* _Given request_
Could you give the data below again, exactly and completely?

* _Data segment_
━━━━━━━━

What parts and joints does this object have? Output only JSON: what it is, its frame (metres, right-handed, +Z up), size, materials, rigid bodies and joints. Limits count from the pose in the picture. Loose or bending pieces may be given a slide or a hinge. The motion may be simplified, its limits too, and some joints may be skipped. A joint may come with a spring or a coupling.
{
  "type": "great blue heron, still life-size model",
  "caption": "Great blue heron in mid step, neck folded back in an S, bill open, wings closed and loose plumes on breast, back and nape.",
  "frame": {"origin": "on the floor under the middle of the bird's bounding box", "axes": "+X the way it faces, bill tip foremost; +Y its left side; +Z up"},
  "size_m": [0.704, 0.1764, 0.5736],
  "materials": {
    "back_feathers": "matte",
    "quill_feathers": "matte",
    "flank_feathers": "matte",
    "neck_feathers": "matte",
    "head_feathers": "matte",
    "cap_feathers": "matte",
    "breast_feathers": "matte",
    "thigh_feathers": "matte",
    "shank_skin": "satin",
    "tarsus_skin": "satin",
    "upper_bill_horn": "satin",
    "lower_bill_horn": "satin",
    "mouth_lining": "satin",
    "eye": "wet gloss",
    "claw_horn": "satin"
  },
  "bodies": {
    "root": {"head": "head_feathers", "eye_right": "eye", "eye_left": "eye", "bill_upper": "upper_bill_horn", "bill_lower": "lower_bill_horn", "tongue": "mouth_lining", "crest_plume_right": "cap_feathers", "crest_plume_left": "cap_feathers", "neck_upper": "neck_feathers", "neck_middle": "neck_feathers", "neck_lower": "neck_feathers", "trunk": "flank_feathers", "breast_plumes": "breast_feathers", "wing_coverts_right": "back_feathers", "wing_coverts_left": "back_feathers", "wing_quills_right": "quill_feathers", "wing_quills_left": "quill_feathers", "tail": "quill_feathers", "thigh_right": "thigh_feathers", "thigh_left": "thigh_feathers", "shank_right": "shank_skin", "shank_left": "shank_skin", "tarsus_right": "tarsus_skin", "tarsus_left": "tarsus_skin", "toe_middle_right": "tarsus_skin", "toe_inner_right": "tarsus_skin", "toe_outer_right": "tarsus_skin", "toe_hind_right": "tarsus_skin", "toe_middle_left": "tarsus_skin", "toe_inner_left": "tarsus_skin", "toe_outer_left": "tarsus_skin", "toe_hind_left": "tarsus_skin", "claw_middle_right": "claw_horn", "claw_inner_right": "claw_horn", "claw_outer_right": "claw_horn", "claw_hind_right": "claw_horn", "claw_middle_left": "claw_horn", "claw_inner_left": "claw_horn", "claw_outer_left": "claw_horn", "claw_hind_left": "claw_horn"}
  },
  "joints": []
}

━━━━━━━━

* _Result for this task_
What parts and joints does this object have? Output only JSON: what it is, its frame (metres, right-handed, +Z up), size, materials, rigid bodies and joints. Limits count from the pose in the picture. Loose or bending pieces may be given a slide or a hinge. The motion may be simplified, its limits too, and some joints may be skipped. A joint may come with a spring or a coupling.
{
  "type": "great blue heron, still life-size model",
  "caption": "Great blue heron in mid step, neck folded back in an S, bill open, wings closed and loose plumes on breast, back and nape.",
  "frame": {"origin": "on the floor under the middle of the bird's bounding box", "axes": "+X the way it faces, bill tip foremost; +Y its left side; +Z up"},
  "size_m": [0.704, 0.1764, 0.5736],
  "materials": {
    "back_feathers": "matte",
    "quill_feathers": "matte",
    "flank_feathers": "matte",
    "neck_feathers": "matte",
    "head_feathers": "matte",
    "cap_feathers": "matte",
    "breast_feathers": "matte",
    "thigh_feathers": "matte",
    "shank_skin": "satin",
    "tarsus_skin": "satin",
    "upper_bill_horn": "satin",
    "lower_bill_horn": "satin",
    "mouth_lining": "satin",
    "eye": "wet gloss",
    "claw_horn": "satin"
  },
  "bodies": {
    "root": {"head": "head_feathers", "eye_right": "eye", "eye_left": "eye", "bill_upper": "upper_bill_horn", "bill_lower": "lower_bill_horn", "tongue": "mouth_lining", "crest_plume_right": "cap_feathers", "crest_plume_left": "cap_feathers", "neck_upper": "neck_feathers", "neck_middle": "neck_feathers", "neck_lower": "neck_feathers", "trunk": "flank_feathers", "breast_plumes": "breast_feathers", "wing_coverts_right": "back_feathers", "wing_coverts_left": "back_feathers", "wing_quills_right": "quill_feathers", "wing_quills_left": "quill_feathers", "tail": "quill_feathers", "thigh_right": "thigh_feathers", "thigh_left": "thigh_feathers", "shank_right": "shank_skin", "shank_left": "shank_skin", "tarsus_right": "tarsus_skin", "tarsus_left": "tarsus_skin", "toe_middle_right": "tarsus_skin", "toe_inner_right": "tarsus_skin", "toe_outer_right": "tarsus_skin", "toe_hind_right": "tarsus_skin", "toe_middle_left": "tarsus_skin", "toe_inner_left": "tarsus_skin", "toe_outer_left": "tarsus_skin", "toe_hind_left": "tarsus_skin", "claw_middle_right": "claw_horn", "claw_inner_right": "claw_horn", "claw_outer_right": "claw_horn", "claw_hind_right": "claw_horn", "claw_middle_left": "claw_horn", "claw_inner_left": "claw_horn", "claw_outer_left": "claw_horn", "claw_hind_left": "claw_horn"}
  },
  "joints": []
}